THE EXERCISE - Could you give the data below again, exactly and completely?

DATA LINES -
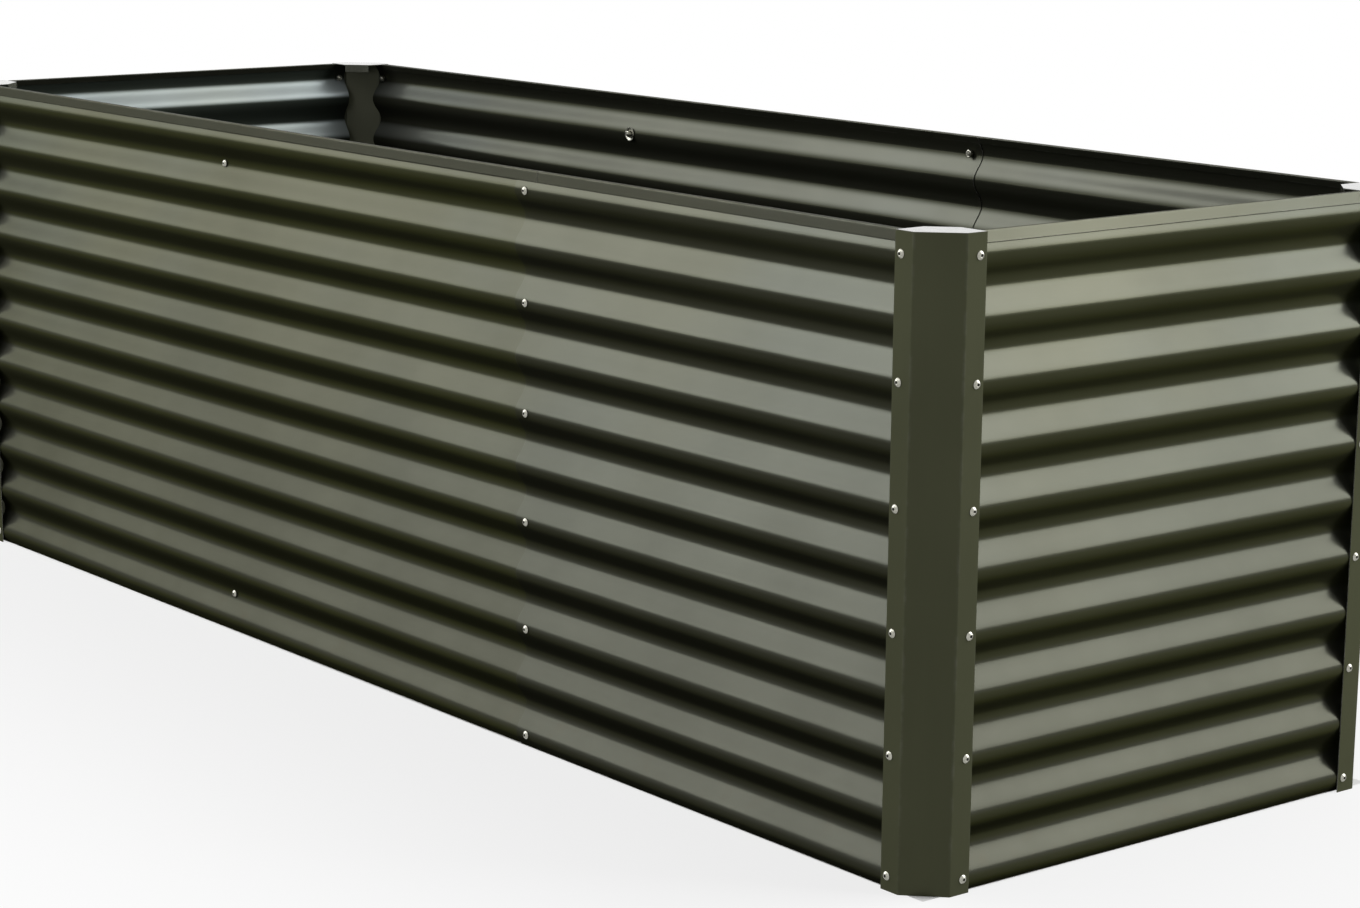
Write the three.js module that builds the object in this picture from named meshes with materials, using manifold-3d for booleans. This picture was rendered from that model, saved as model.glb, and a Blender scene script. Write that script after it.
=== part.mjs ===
// Raised garden bed of corrugated steel sheet: four chamfered corner posts, six lapped
// wall sheets, a folded capping on the top edges, a cap on each post, and the bolts,
// nuts and washers that hold them together. It is open at the top and at the bottom.
//
// Units are millimetres, +Z is up, and the origin is at the middle of the footprint on
// the ground. The long walls run along X. The front wall faces -Y, the right end faces +X.
import * as THREE from "three";
import { mergeGeometries, mergeVertices } from "three/addons/utils/BufferGeometryUtils.js";
import Module from "manifold-3d";

// ---------- driving dimensions ----------

// overall size over the outer faces of the posts
const LENGTH = 2400;
const WIDTH = 800;
const HEIGHT = 780;

// running clearance between pieces that meet
const GAP = 0.3;

// points closer than this are one corner of a solid
const SAME_POINT = 1e-4;

// corrugated sheet
const PITCH = 73.5;
const WAVE_DEPTH = 17;
const SHEET_T = 0.8;
const TOP_CREST_DROP = 26.6; // from the top of the bed down to the first crest
const STEPS_PER_PITCH = 8;
const LEAST_STEP = 1 / 3; // share of a step left between the bottom edge and the first step
const SHEET_SETBACK = 7; // from a post's fold to the end of a sheet

// lap of the two sheets of a long wall
const SEAM_X = 410;
const LAP = 45;

// corner post: two flanges joined by a chamfer
const POST_T = 1.2;
const FLANGE = 30;
const CHAMFER = 43; // leg of the chamfer, measured along each wall
const POST_BEND_R = 3;
const BEND_STEPS = 3;

// cap on a post
const CAP_T = 1.5;
const CAP_SKIRT = 13;
const CAP_INNER_CUT = 30; // leg of the cut across the corner that points into the bed

// folded capping on the top edge of the sheets
const RIM_T = 0.7;
const RIM_OUTER_LEG = 13;
const RIM_INNER_LEG = 11;
const RIM_BEND_R = 1;
const RIM_EASE = 0.9; // room inside the capping beyond the two sheets of a lap
const RIM_JOINT = 0.8; // opening between two lengths of capping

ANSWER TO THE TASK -
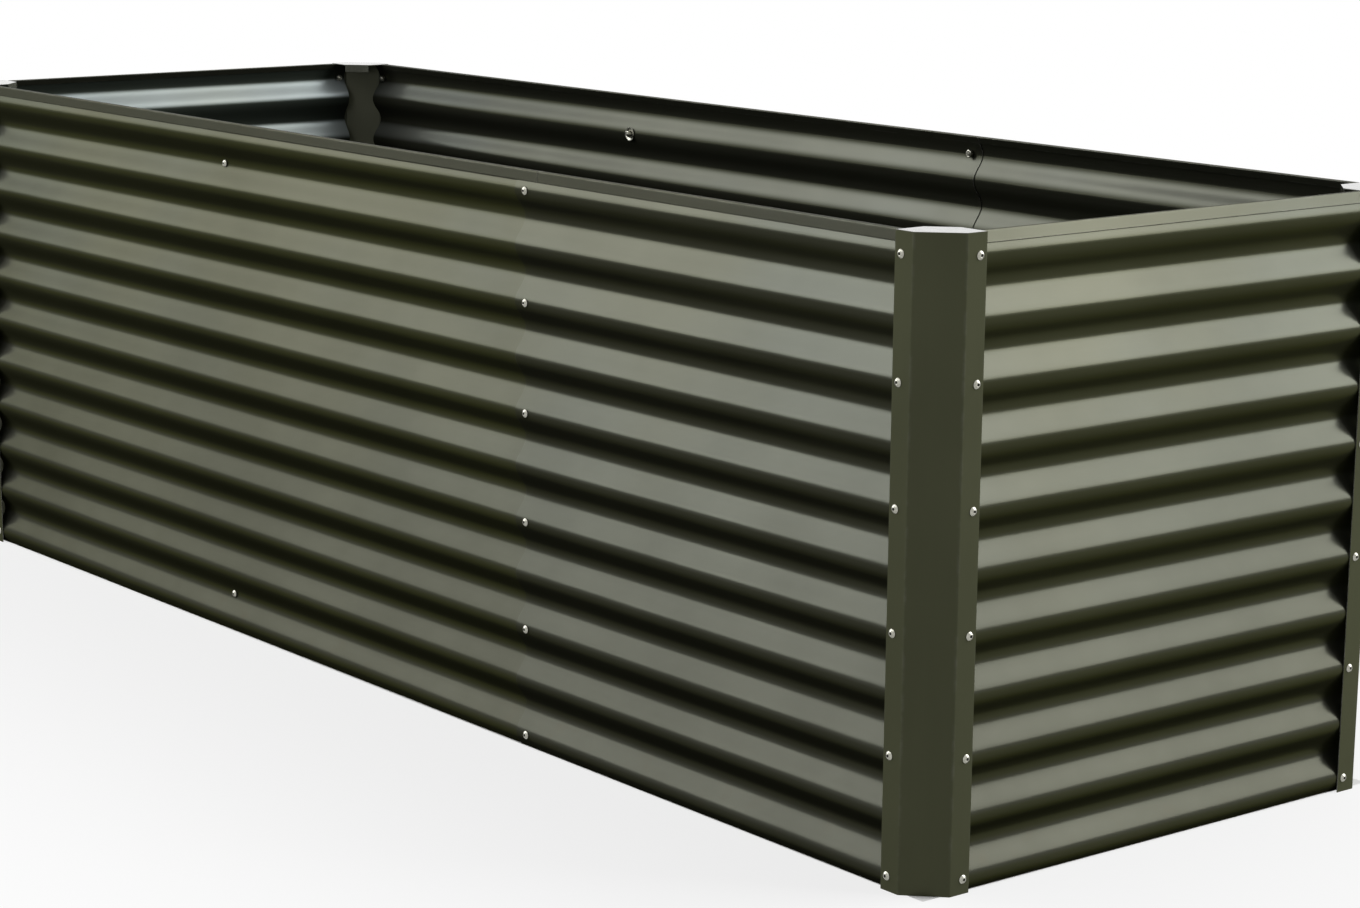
Write the three.js module that builds the object in this picture from named meshes with materials, using manifold-3d for booleans. This picture was rendered from that model, saved as model.glb, and a Blender scene script. Write that script after it.
=== part.mjs ===
// Raised garden bed of corrugated steel sheet: four chamfered corner posts, six lapped
// wall sheets, a folded capping on the top edges, a cap on each post, and the bolts,
// nuts and washers that hold them together. It is open at the top and at the bottom.
//
// Units are millimetres, +Z is up, and the origin is at the middle of the footprint on
// the ground. The long walls run along X. The front wall faces -Y, the right end faces +X.
import * as THREE from "three";
import { mergeGeometries, mergeVertices } from "three/addons/utils/BufferGeometryUtils.js";
import Module from "manifold-3d";

// ---------- driving dimensions ----------

// overall size over the outer faces of the posts
const LENGTH = 2400;
const WIDTH = 800;
const HEIGHT = 780;

// running clearance between pieces that meet
const GAP = 0.3;

// points closer than this are one corner of a solid
const SAME_POINT = 1e-4;

// corrugated sheet
const PITCH = 73.5;
const WAVE_DEPTH = 17;
const SHEET_T = 0.8;
const TOP_CREST_DROP = 26.6; // from the top of the bed down to the first crest
const STEPS_PER_PITCH = 8;
const LEAST_STEP = 1 / 3; // share of a step left between the bottom edge and the first step
const SHEET_SETBACK = 7; // from a post's fold to the end of a sheet

// lap of the two sheets of a long wall
const SEAM_X = 410;
const LAP = 45;

// corner post: two flanges joined by a chamfer
const POST_T = 1.2;
const FLANGE = 30;
const CHAMFER = 43; // leg of the chamfer, measured along each wall
const POST_BEND_R = 3;
const BEND_STEPS = 3;

// cap on a post
const CAP_T = 1.5;
const CAP_SKIRT = 13;
const CAP_INNER_CUT = 30; // leg of the cut across the corner that points into the bed

// folded capping on the top edge of the sheets
const RIM_T = 0.7;
const RIM_OUTER_LEG = 13;
const RIM_INNER_LEG = 11;
const RIM_BEND_R = 1;
const RIM_EASE = 0.9; // room inside the capping beyond the two sheets of a lap
const RIM_JOINT = 0.8; // opening between two lengths of capping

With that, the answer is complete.